Bernard, S., Loukas, M., Rizk, E., Oskouian, R.J., Delashaw, J., Shane Tubbs, R., 2015. The human occipital bone: review and update on its embryology and molecular development. Childs Nerv Syst 31, 2217–2223. doi:10.1007/s00381-015-2870-8.
The formation of the occipital bone is intricate and has been extensively studied with many controversial conclusions, but with minimal effort being focused on the genes and molecular interactions necessary for its formation. A better understanding of this bone of the calvarial and skull base may shed light on pathologies where the occiput is often considered the offending entity.
A review of the germane medical literature using textbooks and standard search engines was performed to gather information about previous conclusions as it pertains to the embryology and ossification of the occipital bone.
The occipital bone has both membranous and cartilaginous origin with ossification occurring as early as week 9 of fetal gestation.
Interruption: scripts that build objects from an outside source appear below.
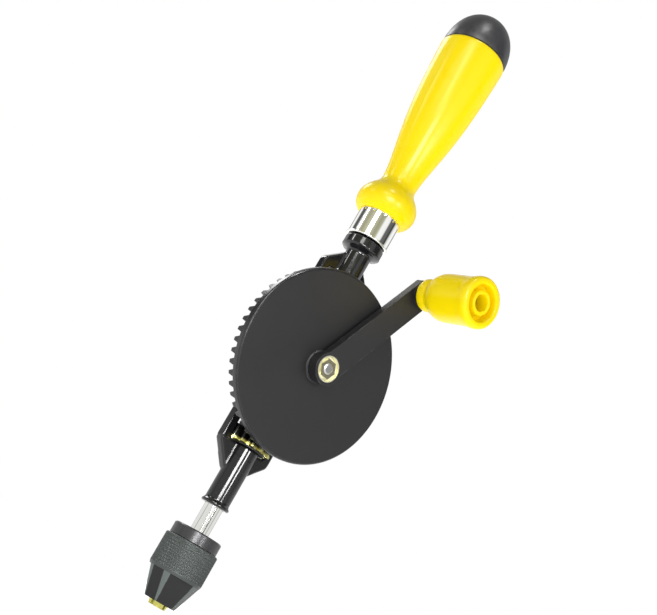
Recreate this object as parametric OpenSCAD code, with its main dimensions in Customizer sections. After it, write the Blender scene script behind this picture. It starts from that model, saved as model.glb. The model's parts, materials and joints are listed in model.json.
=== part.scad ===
// Two-pinion hand drill with a three-jaw chuck.
// The tips of the jaws are at the origin, the spindle runs up +Z to the handle,
// and the crank side of the wheel faces -Y.

/* [Layout] */
// Height of the wheel axle above the jaw tips
axle_z = 122; // [121:0.5:123]
// Angle of the crank arm from straight up, towards +X
crank_angle = 25.6; // [0:0.1:45]
// Radius of the knob's circle round the axle
crank_radius = 63.5; // [61:0.1:64]

/* [Gears] */
// Teeth on the drive wheel, an even number
wheel_teeth = 56; // [56:2:56]
// Teeth on each pinion
pinion_teeth = 12; // [12:1:12]
// Radius of the front face of the wheel
wheel_radius = 44; // [43.5:0.1:45]
// Place of the wheel's front face
wheel_face_y = -15.9; // [-16.5:0.1:-15.5]
// Outer radius of the ring of wheel teeth
tooth_ring_outer = 42.8; // [42:0.1:43]
// Inner radius of the ring of wheel teeth
tooth_ring_inner = 38.6; // [38:0.1:39]
// Plane of the wheel's tooth tips
tooth_tip_y = -8.1; // [-8.2:0.05:-8]
// Plane of the wheel's tooth roots
tooth_root_y = -11.1; // [-11.4:0.05:-11.1]
// Width of a wheel tooth space at the tips
space_tip_w = 3.4; // [3.3:0.05:3.5]
// Width of a wheel tooth space at the root
space_root_w = 1.7; // [1.6:0.05:1.8]
// Tip radius of a pinion
pinion_tip_r = 10.5; // [10.3:0.05:10.5]
// Root radius of a pinion
pinion_root_r = 7.4; // [7.2:0.05:7.5]

/* [Frame] */
// Half width of the frame window's legs, outside
frame_half_w = 15.2; // [15:0.1:16]
// Half width of the window
window_half_w = 11.2; // [11:0.1:11.4]
// Front of the frame's legs
frame_front_y = 0.2; // [-1:0.1:0.4]
// Back of the frame's legs
frame_back_y = 4.4; // [4.2:0.1:6]
// Radius of the spindle tube
tube_r = 5.8; // [5.6:0.1:6]
// Radius of the neck under the collar
neck_r = 6.2; // [6:0.1:6.6]
// Radius of the collar under the ferrule
collar_r = 9.7; // [9.4:0.1:10]

/* [Handle] */
// Outer radius of the ferrule
ferrule_r = 10.3; // [10.2:0.1:10.5]
// Height of the ferrule
ferrule_h = 14.3; // [13:0.1:15]
// Height of the yellow grip above the ferrule
grip_h = 98.7; // [98:0.1:100]
// Radius of the end cap
cap_r = 17; // [16.5:0.1:17]
// Height of the end cap's dome
cap_h = 22.3; // [21:0.1:24]

/* [Crank] */
// Width of the crank arm
arm_w = 12.5; // [12:0.1:13]
// Thickness of the crank arm
arm_t = 4.1; // [4:0.1:4.2]
// Reach of the arm's square end from the axle
arm_reach = 67.6; // [67:0.1:68.5]
// Overall length of the knob
knob_l = 35; // [34.5:0.5:36]
// Radius of the knob's broad end
knob_r = 11.8; // [11.5:0.1:12]

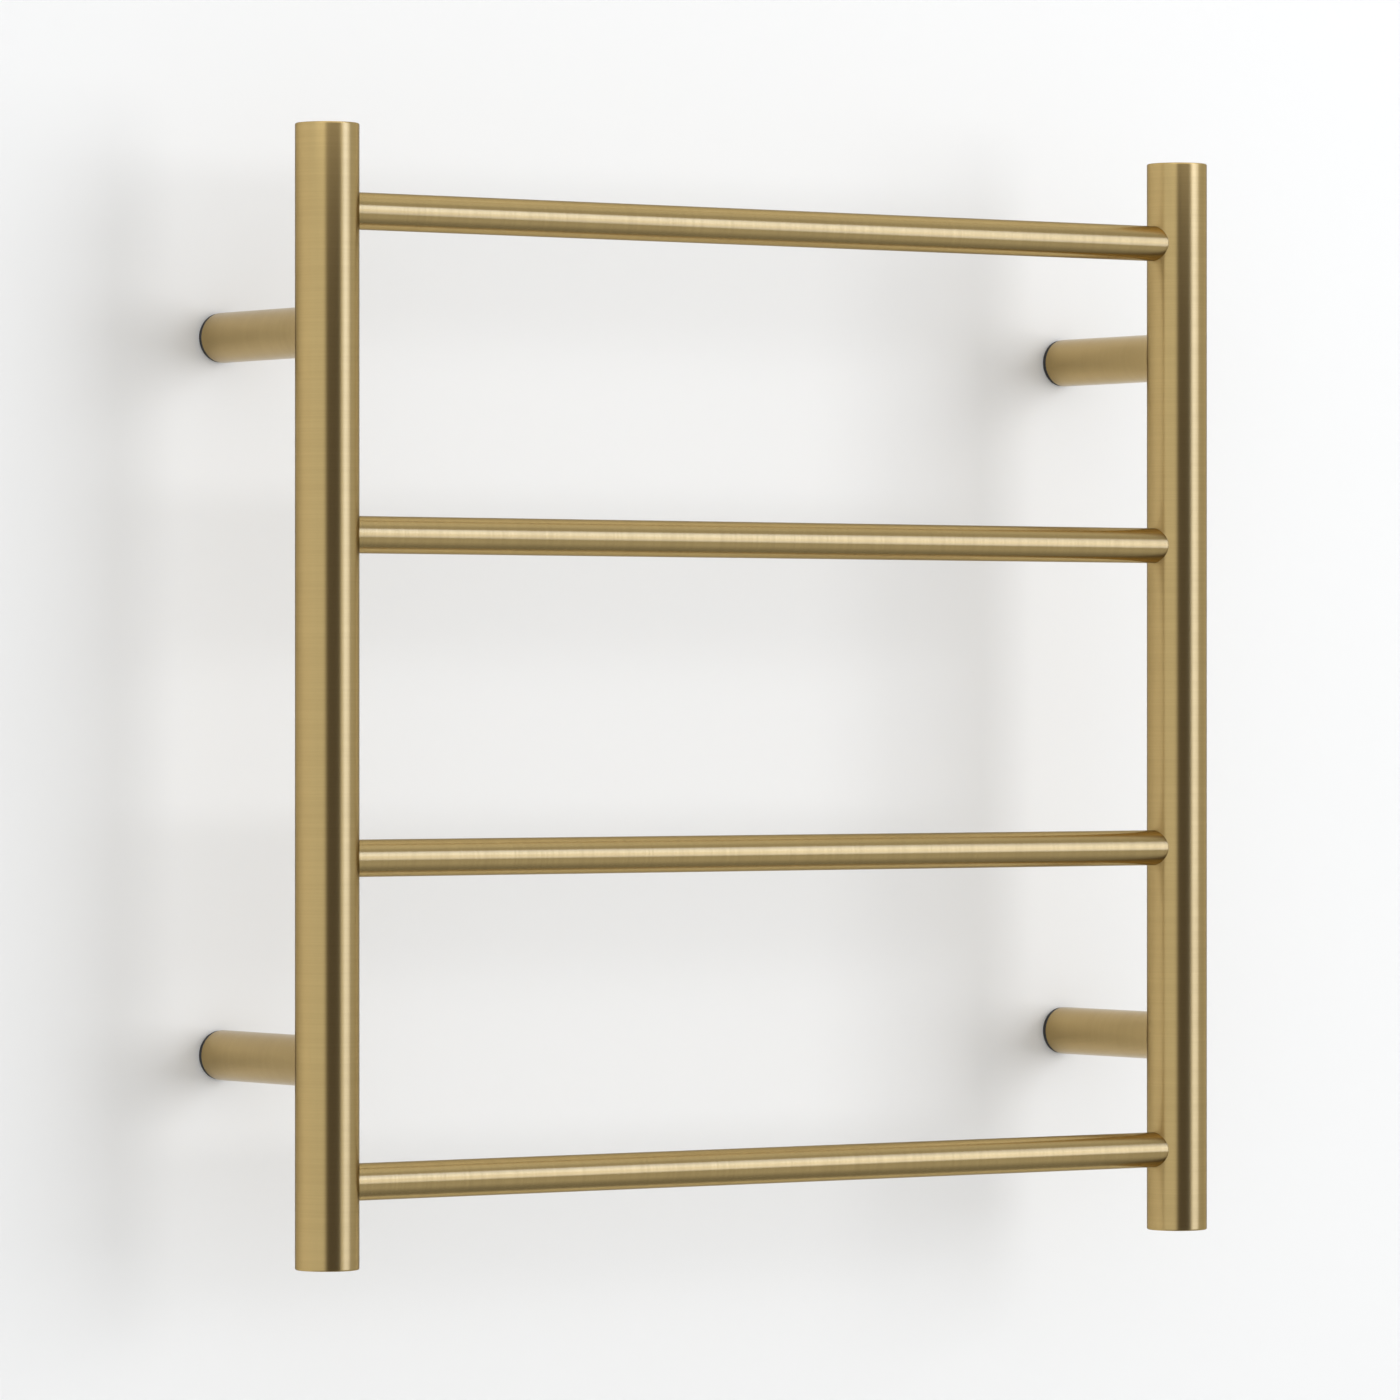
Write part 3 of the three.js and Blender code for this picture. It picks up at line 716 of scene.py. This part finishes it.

Its formations is dependent on complex interacts between genes and molecules with pathologies resulting from disruption of this delicate process.
There has been much controversy in the past in regards to the development and ossification process necessary for occipital bone formation, which has only recently been clarified with documentation of the genes and molecular interactions necessary for its formation. Lastly, this improved knowledge might improve our understanding of such congenital derailments as the Chiari malformations.